That would certainly be one option.

-- Magnus HaganderMe: http://www.hagander.net/Work: http://www.redpill-linpro.com/

Re: Streaming replication and non-blocking I/O

From

Andrew Dunstan

Date:

15 January 2010, 15:48:35

Heikki Linnakangas wrote:
> Do people still use MinGW for any real work? Could we just drop
> walreceiver support from MinGW builds?
>
> Or maybe we should consider splitting walreceiver into two parts after
> all. Only the bare minimum that needs to access libpq would go into the
> shared object, and the rest would be linked with the backend as usual.
>
>   

I use MinGW when doing Windows work (e.g. the threading piece in 
parallel pg_restore).  And I think it is generally desirable to be able 
to build on Windows using an open source tool chain. I'd want a damn 
good reason to abandon its use. And I don't like the idea of not 
supporting walreceiver on it either. Please find another solution if 
possible.

cheers

andrew

Re: Streaming replication and non-blocking I/O

From

Magnus Hagander

Date:

15 January 2010, 15:51:27

2010/1/15 Andrew Dunstan <andrew@dunslane.net>:
>
>
> Heikki Linnakangas wrote:
>>
>> Do people still use MinGW for any real work? Could we just drop
>> walreceiver support from MinGW builds?
>>
>> Or maybe we should consider splitting walreceiver into two parts after
>> all. Only the bare minimum that needs to access libpq would go into the
>> shared object, and the rest would be linked with the backend as usual.
>>
>>
>
> I use MinGW when doing Windows work (e.g. the threading piece in parallel pg_restore).  And I think it is generally
desirableto be able to build on Windows using an open source tool chain. I'd want a damn good reason to abandon its
use.And I don't like the idea of not supporting walreceiver on it either. Please find another solution if possible. 
>

Yeah. FWIW, I don't use mingw do do any windows development, but
definitely +1 on working hard to keep support for it if at all
possible.


-- Magnus HaganderMe: http://www.hagander.net/Work: http://www.redpill-linpro.com/

Re: Streaming replication and non-blocking I/O

From

Heikki Linnakangas

Date:

15 January 2010, 16:20:12

Magnus Hagander wrote:
> 2010/1/15 Andrew Dunstan <andrew@dunslane.net>:
>>
>> Heikki Linnakangas wrote:
>>> Do people still use MinGW for any real work? Could we just drop
>>> walreceiver support from MinGW builds?
>>>
>>> Or maybe we should consider splitting walreceiver into two parts after
>>> all. Only the bare minimum that needs to access libpq would go into the
>>> shared object, and the rest would be linked with the backend as usual.
>>>
>> I use MinGW when doing Windows work (e.g. the threading piece in parallel pg_restore).  And I think it is generally
desirableto be able to build on Windows using an open source tool chain. I'd want a damn good reason to abandon its
use.And I don't like the idea of not supporting walreceiver on it either. Please find another solution if possible.
 
> 
> Yeah. FWIW, I don't use mingw do do any windows development, but
> definitely +1 on working hard to keep support for it if at all
> possible.

Ok. I'll look at splitting walreceiver code between the shared module
and backend binary slightly differently. At first glance, it doesn't
seem that hard after all, and will make the code more modular anyway.

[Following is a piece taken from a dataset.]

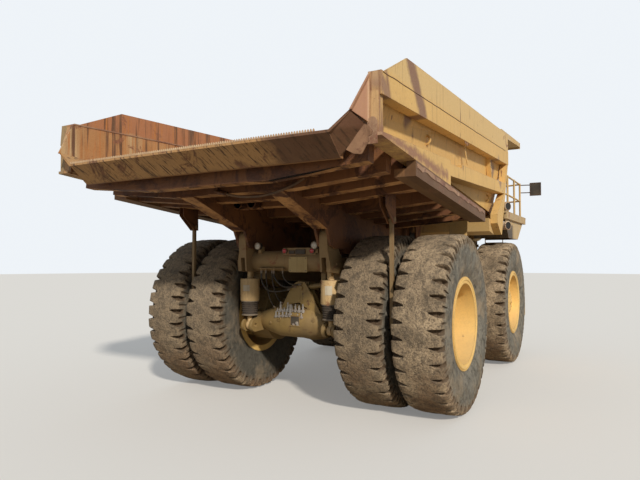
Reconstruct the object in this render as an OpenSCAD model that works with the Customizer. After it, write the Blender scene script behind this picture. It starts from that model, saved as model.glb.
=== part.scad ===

--  Heikki Linnakangas EnterpriseDB   http://www.enterprisedb.com

Re: Streaming replication and non-blocking I/O

From

Tom Lane

Date:

15 January 2010, 16:25:24

Heikki Linnakangas <heikki.linnakangas@enterprisedb.com> writes:
> Magnus Hagander wrote:
>> Yeah. FWIW, I don't use mingw do do any windows development, but
>> definitely +1 on working hard to keep support for it if at all
>> possible.

> Ok. I'll look at splitting walreceiver code between the shared module
> and backend binary slightly differently. At first glance, it doesn't
> seem that hard after all, and will make the code more modular anyway.

This is probably going in the wrong direction.  There is no good reason
why that module should be failing to link, and I don't think it's going
to be "more modular" if you're forced to avoid any global variable
references at all in some arbitrary portion of the code.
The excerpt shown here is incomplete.